In einer bemerkenswerten Wendung der Ereignisse hat die EU-Kommission am 5. März eine neue Rüstungsstrategie vorgestellt, die eine signifikante Steigerung der Verteidigungsausgaben und eine potenzielle Umstellung auf eine Kriegswirtschaft in Krisenzeiten vorsieht. Angesichts der anhaltenden Spannungen und der jüngsten Konflikte in Europa, insbesondere der russischen Aggression in der Ukraine, zielt dieser Plan darauf ab, die Verteidigungsfähigkeit der EU zu stärken und ihre Abhängigkeit von nicht-europäischen Rüstungsgütern zu verringern.

Thierry Breton, der Industriekommissar der EU, hat seit geraumer Zeit auf die Notwendigkeit einer „Kriegswirtschafts“-Bereitschaft hingewiesen, insbesondere um die Engpässe bei der Versorgung der ukrainischen Streitkräfte zu adressieren und die Verteidigungskapazitäten der EU-Mitgliedstaaten zu sichern. Der neue Plan sieht vor, dass die EU-Mitgliedstaaten ihre Militärausgaben auf zwei Prozent ihres Bruttoinlandsprodukts (BIP) erhöhen, was in den nächsten zehn Jahren zu zusätzlichen Ausgaben von etwa 1,1 Billionen Euro führen könnte, wobei rund 270 Milliarden Euro für Waffensysteme vorgesehen sind.

 

Europäische Rüstungsindustrie vor Auftragsschub aber Gefahr größerer Eingriffe ins Wirtschaftsgeschehen

Zentraler Bestandteil der Strategie ist die Forderung, dass bis 2030 mindestens 50 Prozent und bis 2035 mindestens 60 Prozent der Rüstungsgüter innerhalb der EU beschafft werden sollen. Dies soll die Unabhängigkeit Europas im Rüstungssektor stärken und potenzielle Risiken im Zusammenhang mit der politischen Unsicherheit in den USA, insbesondere im Hinblick auf die mögliche Rückkehr von Ex-Präsident Trump, minimieren. Zusätzlich wird ein Notfallfonds von 1,5 Milliarden Euro eingerichtet, der in den nächsten fünf Jahren auf 100 Milliarden Euro erhöht und durch private Investitionen ergänzt werden könnte. Das bedeutet goldene Zeiten für die europäische Rüstungsindustrie und boomende Wertschöpfungsketten in diesem Sektor. Doch es gibt kritische Nebengeräusche:
Der Plan der EU sieht auch vor, die Produktion im Bedarfsfall auf eine Kriegswirtschaft umzustellen, was eine radikale Priorisierung militärischer Produktion über zivile Produktion in Krisensituationen ermöglichen würde. Diese Maßnahme würde die Kontrolle über die Wirtschaft im Krisenfall in die Hände des Europäischen Rates und der Europäischen Kommission legen, was eine erhebliche Machtverschiebung bedeutet.

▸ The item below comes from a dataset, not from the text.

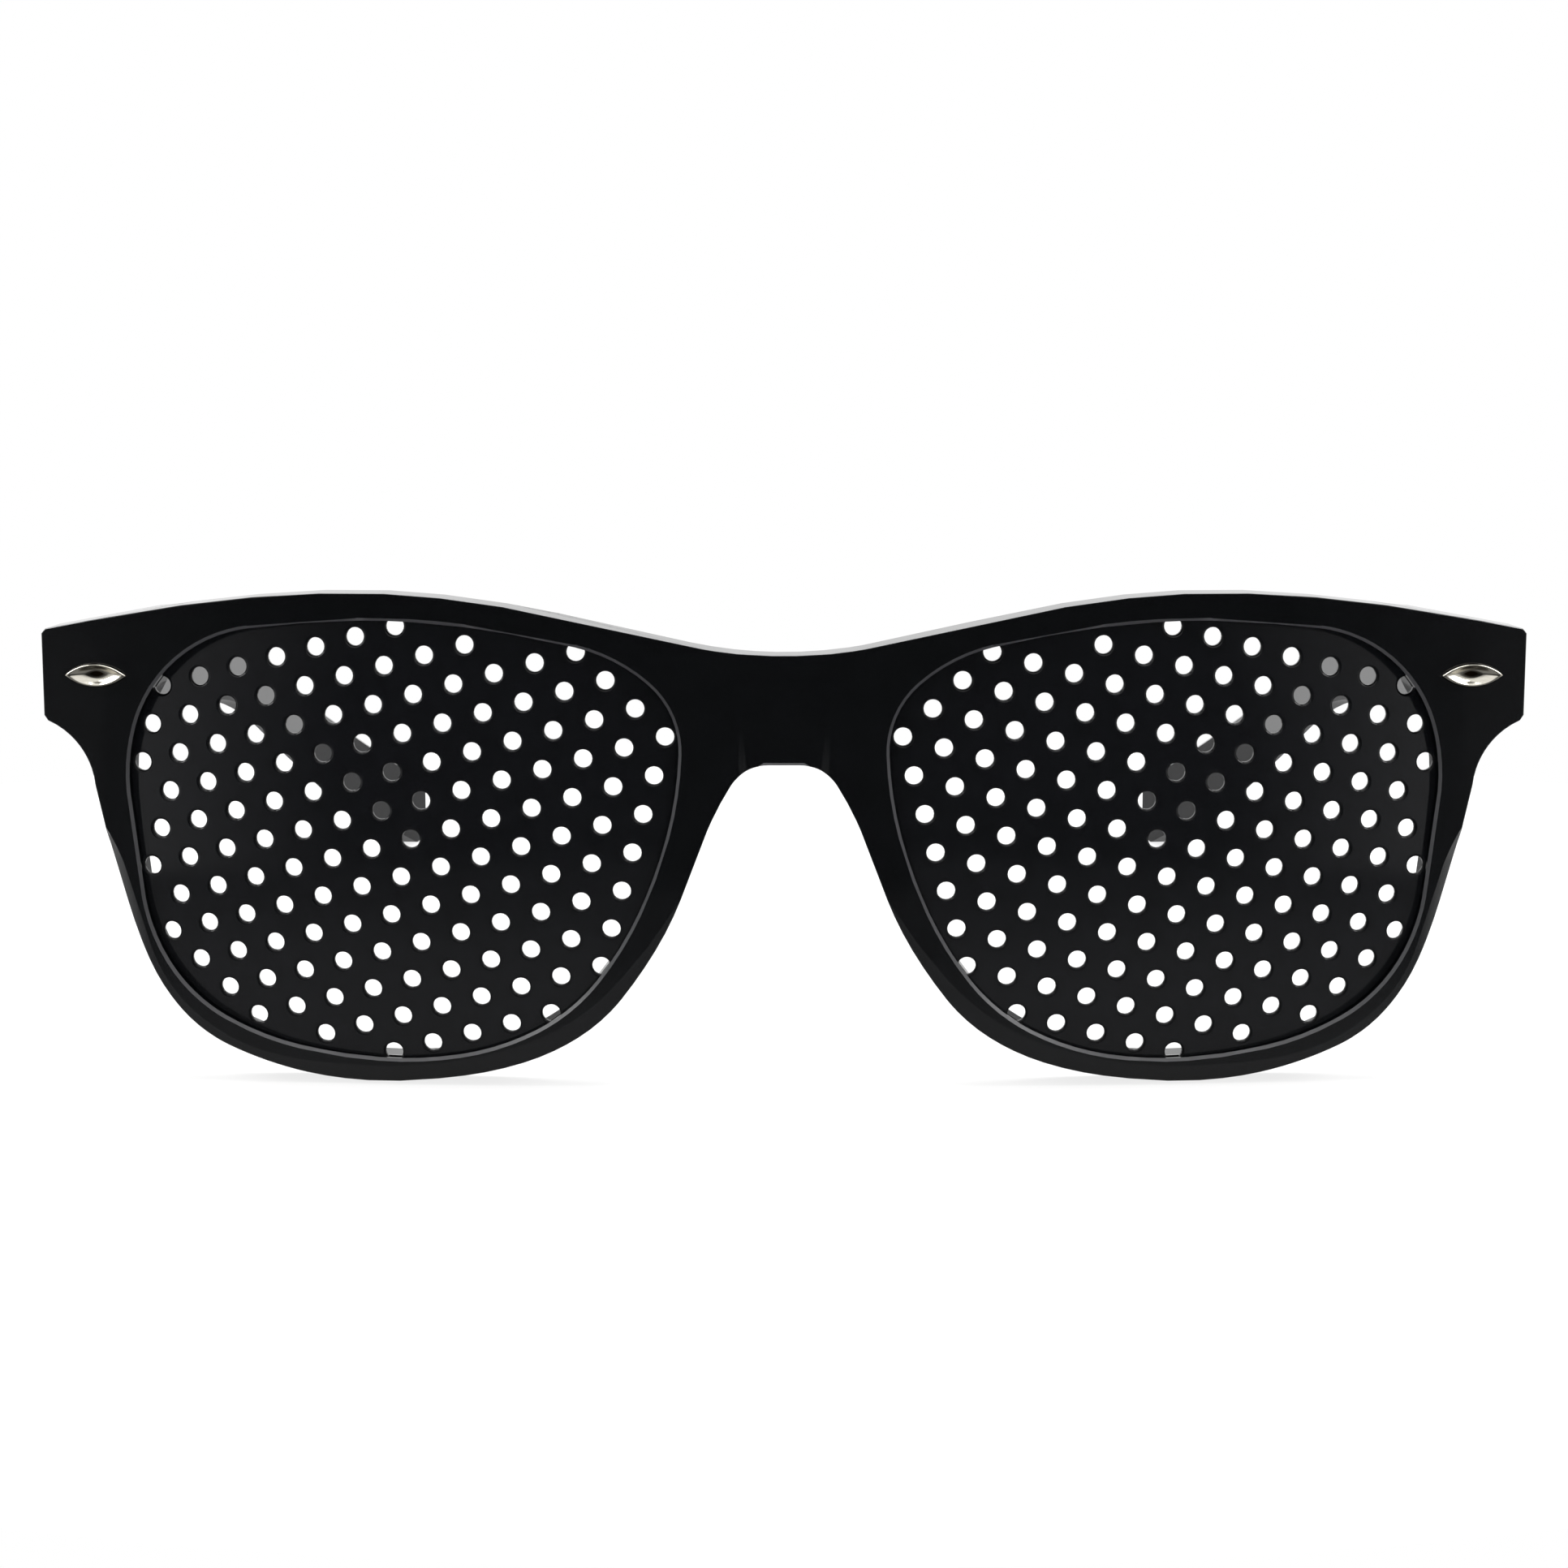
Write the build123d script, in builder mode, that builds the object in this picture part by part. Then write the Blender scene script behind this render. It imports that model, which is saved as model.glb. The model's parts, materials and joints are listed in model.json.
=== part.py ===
from build123d import *
from math import asin, cos, degrees, radians, sin, sqrt, tan
import os

os.makedirs("parts", exist_ok=True)

# Frame of the model: X to the wearer's left, Y from the front to the back, Z up, millimetres.
# The glasses stand on the two rims and the two temple tips, with the temples open.
# Every paired piece is made for the wearer's left and mirrored for the right.

# Driving sizes of the front
half_width = 72.5          # middle of the bridge to the outer side of an end piece
front_height = 48.4        # lowest point of a rim to the highest point of the brow
front_radius = 520.0       # wrap of the whole front, seen from above
rim_depth = 4.4            # front to back, through a rim
cut_overrun = 3.0          # how far every cutting tool runs past what it cuts

# Lens opening of a rim, seen from the front
opening_width = 0.7407 * half_width
opening_height = 0.8905 * front_height
opening_x = 0.5117 * half_width     # centre of the opening
opening_z = 0.5 * front_height
opening_steps = 10         # pairs of arcs that follow its outline

# Perforated plate and the groove that holds it
plate_radius = 130.0       # outer face of the plate
plate_thickness = 0.8
plate_bulge = 1.1          # how far its middle stands in front of the rim
plate_tuck = 1.0           # how far its edge runs under the rim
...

Konkret erscheinen folgende Punkte besonders kritisch:

So sollte die EU-Kommission zu einer Koordinierungsstelle werden, die die Lieferketten und die Produktion der EU-Waffenhersteller überwacht.

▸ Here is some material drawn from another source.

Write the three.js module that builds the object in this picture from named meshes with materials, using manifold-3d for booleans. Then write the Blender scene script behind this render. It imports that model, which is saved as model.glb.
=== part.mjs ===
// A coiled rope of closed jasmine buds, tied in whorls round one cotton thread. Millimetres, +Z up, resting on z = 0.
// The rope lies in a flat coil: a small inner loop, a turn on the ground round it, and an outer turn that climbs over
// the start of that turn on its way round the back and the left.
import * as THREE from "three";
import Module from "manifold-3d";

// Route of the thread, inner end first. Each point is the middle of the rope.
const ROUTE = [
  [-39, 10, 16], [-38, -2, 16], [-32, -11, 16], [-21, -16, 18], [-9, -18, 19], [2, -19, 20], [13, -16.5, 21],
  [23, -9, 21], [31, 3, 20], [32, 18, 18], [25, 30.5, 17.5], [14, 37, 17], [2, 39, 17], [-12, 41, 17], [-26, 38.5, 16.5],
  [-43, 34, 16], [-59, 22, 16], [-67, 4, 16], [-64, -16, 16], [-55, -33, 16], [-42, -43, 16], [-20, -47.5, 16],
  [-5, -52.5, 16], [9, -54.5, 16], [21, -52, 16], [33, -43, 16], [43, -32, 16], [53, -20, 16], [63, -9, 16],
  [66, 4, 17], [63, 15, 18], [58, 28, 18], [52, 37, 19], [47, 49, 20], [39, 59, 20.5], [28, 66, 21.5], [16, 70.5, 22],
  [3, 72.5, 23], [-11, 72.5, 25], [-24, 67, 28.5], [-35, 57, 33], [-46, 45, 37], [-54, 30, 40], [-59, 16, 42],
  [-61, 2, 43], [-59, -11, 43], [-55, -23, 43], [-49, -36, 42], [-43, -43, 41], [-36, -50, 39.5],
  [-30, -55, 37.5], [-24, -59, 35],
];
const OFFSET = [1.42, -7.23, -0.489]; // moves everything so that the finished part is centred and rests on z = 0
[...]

Geplant ist, dass „die Kommission auf die Erstellung eines einzigen, zentralisierten und aktuellen Katalogs der von den EU-Waffenherstellern entwickelten Verteidigungsgüter hinarbeiten wird“. Umfangreiche Notstandsvollmachten sollten dem Europäischen Rat und der EU-Kommission es ermöglichen, in Krisenfällen die europäische Produktion zu kontrollieren, auf Kriegsproduktion umzustellen und die zivile Produktion auszusetzen. Solche Krisen wären Engpässe bei wichtigen Rohstoffen oder Komponenten, die eine Umleitung der Lieferketten hin zur Rüstungsindustrie erfordern und Krisen der Sicherheit. Im Notfall könnten zivile Produktionsketten für die Rüstungsindustrie eingeplant werden.

Der erhöhte Geldbedarf für Rüstungsbelange könnte sogar laut Kritikern zu massiven Kürzungen in anderen Bereichen, wie Sozialprogrammen, führen. Die EU rechtfertigt diese drastischen Schritte mit der Notwendigkeit, auf die anhaltenden Bedrohungen an ihren Grenzen und die zunehmenden Spannungen in der Welt zu reagieren. Während einige die Bemühungen zur Stärkung der Verteidigungsfähigkeit begrüßen, warnen andere vor den potenziellen Gefahren dieser zunehmenden Militarisierung für den Frieden und die Stabilität in Europa und darüber hinaus.